You, you worry you will lose your mind in a year.

“I just spaced out for a few minutes thinking about how callous it
is to keep on going, but I don't know what to do about it." 

Do you ever worry that you’ll fall asleep and never wake up again?

“Seriously. I don't understand how everyone can just go and fucking drink and not even care what they are doing with their lives when this is happening”

I am terrified.

Exhale completely through your mouth, making a whoosh sound to a count of eight.

“Levin looked about him and hardly recognized the place, everything was so changed. The immense stretch of meadow had been mown and was sparkling with a peculiar fresh brilliance, with its lines of already sweet-smelling grass in the slanting rays of the evening sun. And the bushes about the river had been cut down, and the river itself, not visible before, now gleaming like steel in its bends, and the moving, ascending, peasants, and the sharp wall of grass of the unmown part of the meadow, and the hawks hovering over the stripped meadow—all was perfectly new. Raising himself, Levin began considering how much had been cut and how much more could still be done that day.” (Anna Karenina, Leo Tolstoy)

The field is hot. I imagine being able to see water rising from the ground in thin swirls. They furl around me with the smell of warm dirt, live matter. I move the hoe back and forth, slicing off weeds clinging to the crust of the earth. Beads of sweat drip from my chin and onto the ground, darkening the soil just for a moment. As I continue to work, the hoe begins to clink back and forth as if on its own. It moves itself along the path between the carrots and the onions, pulling and pushing my arms in and away from my shoulder. The tomatoes are pungent, though they are still yellow-green. They are heirlooms, ripening with time.

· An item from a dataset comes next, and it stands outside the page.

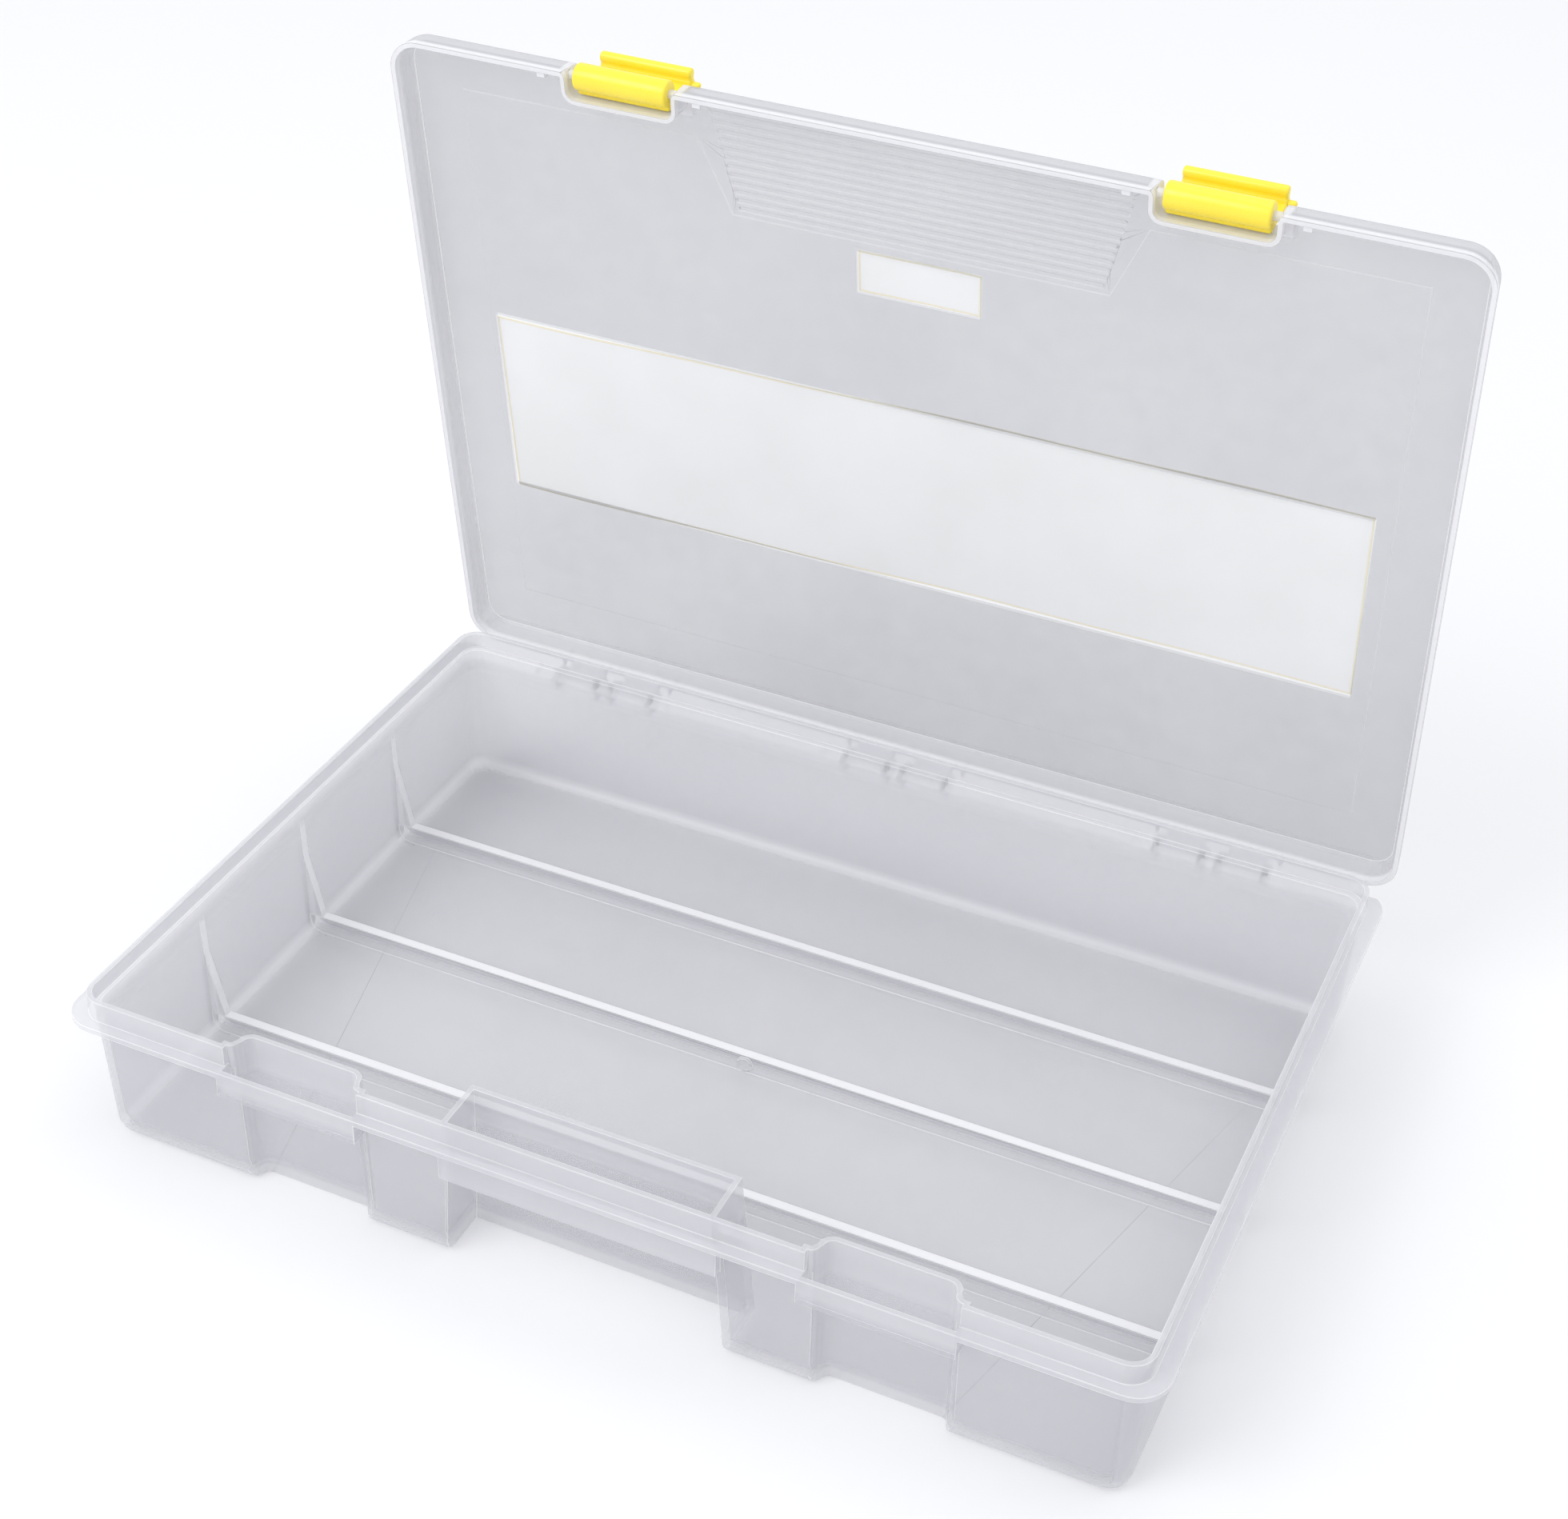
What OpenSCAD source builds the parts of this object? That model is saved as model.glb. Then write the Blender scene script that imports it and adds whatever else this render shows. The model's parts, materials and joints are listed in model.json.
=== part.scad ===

Though their tops are cracked and though they are more stitched together slivers than perfect spheres, they are sweet and a little sour and juicy and melt away at a bite. They are beautiful. I kneel down next to the tomato trellis to pick beetle larvae off the potato leaves. My knees sink through the dirt. It works its way into the creases of my skin and around the scar on my left knee. Here I do not kneel for salvation. Here I am on my knees for a chance to grow. Here I am free.

“When someone I’m sure will understand me doesn’t, I go running for a little longer than usual. By running longer it’s like I can physically exhaust that portion of my discontent. It also makes me realize again how weak I am, how limited my abilities are… If I’m angry, I direct that anger toward myself. If I have a frustrating experience, I use that to improve myself. That’s the way I’ve always lived. I quietly absorb the things I’m able to, releasing them later, and in as changed a form as possible, as part of the story line in a novel” (What I Talk About When I Talk About Running Haruki Murakami)

I begin crying again at the bridge. I imagine the drivers at the stoplight on route 10A looking out from their tiny moving boxes, bored, watching me run. They won’t be able to tell I’m crying, because I am forced to breathe fully when I run, the gasps I let out in addition to my tears and snot leaving me with too little air for me legs, and when I wipe my face off with my shirt, it will look like I’m wicking away sweat. Contract the diaphragm, move it downward, increase chest capacity and inhale. I exhale quickly, eager to get to the next breath. When I reach the hill and have to slow my pace, I am not moving quickly enough to drive my feet down angrily, and the frustration builds up again, pooling on my lower eyelids. I cannot see the path but instead of wiping my eyes with my shirt, I continue running uphill until all I can see is green. That is when I reach the top, where I sit down and wail. I stay there on the ground, the edges in the gravel digging into me, yelling and shouting and trying to breath until I hear something move behind me. I wipe my face quickly, push myself up and get back on the path through the meadow. When I am surrounded by tall grass, I stop again to continue crying and tip my head back to yell again but my breath loosens softly into the clear blue space above me. I look back down, see the dark blue points of other hills breaking on the horizon, and shakily inhale, exhale. I am quiet, can hear the buzz of the insects that sometimes slam into my legs and arms, and turn back. On the way home, I am too tired to cry. Instead I run to breathe the upset out of my body, to breathe in something better. I run to breathe for myself.